Look forward to more info on this.
 
Hi Kris,

I'm not sure what happens during the registration of the trust. I would assume it is important to get the wording correct otherwise certain government organisations may ask some probing questions

Dale - Do you know of the legal steps must be taken to ensure the wording of a trust deed is acceptable ?

Cheers
 
I find it easier when you draw a few pictures.

A lot of the questions are obvious if you start drawing pictures, cashflows etc...!

A more confusing point is whether the income from a hybrid disc trust can be distrubuted to beneficiaries that are NOT unit holders and the answer is YES!

I made double sure that this is correct. And I was told "Absolutly". I am using a hybrid discretionary trust from MGS.

I am lead to believe that not all deeds are the same.

Dale can you confirm this please. (A third opinion is always good ;)

Cheers,
Nom
 
Nominees

I'm with you about pictures. I hope you are right about the income distribution. That was the question I was trying to ask a while back.

If income from a hybrid disc trust can be distributed as you say, are the interest and other costs of the loan used to purchase the IP through the trust deductible in full to the borrower, even though that person receives only partial distribution from the trust? Or are the loan costs apportioned along the lines of the trust distributions?

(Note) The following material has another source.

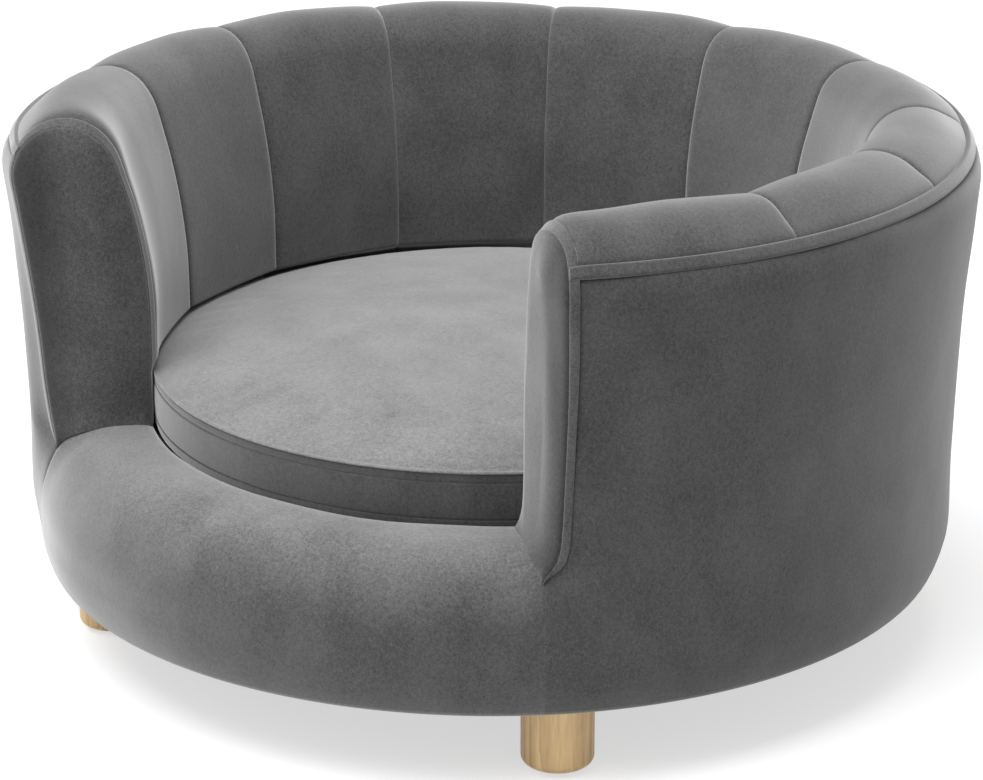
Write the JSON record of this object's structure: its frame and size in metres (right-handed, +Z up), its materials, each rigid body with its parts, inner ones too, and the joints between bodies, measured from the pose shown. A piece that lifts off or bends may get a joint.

For example, and to keep the numbers simple, investor A borrows $100,000 @10% to purchase an IP through a hybrid disc trust. Net income of the trust from the property is $5000 distributed to 5 beneficiaries including investor A ($1000 each). Can the Investor A claim a loss of $9000 for tax purposes (ie $1000 share of trust income less $10000 interest costs)?

MattT
 
If the unit holder borrowed $100,000 to purchase 100,000 income units in the trust, at $1 each, the trust then used those funds to purchase a $120,000 investment property.

I beleive that 10/12th's or 5/6ths of the income from that property would need to be distributed to the unit holder, the other 1/6th could be distributed at the trustees discretion.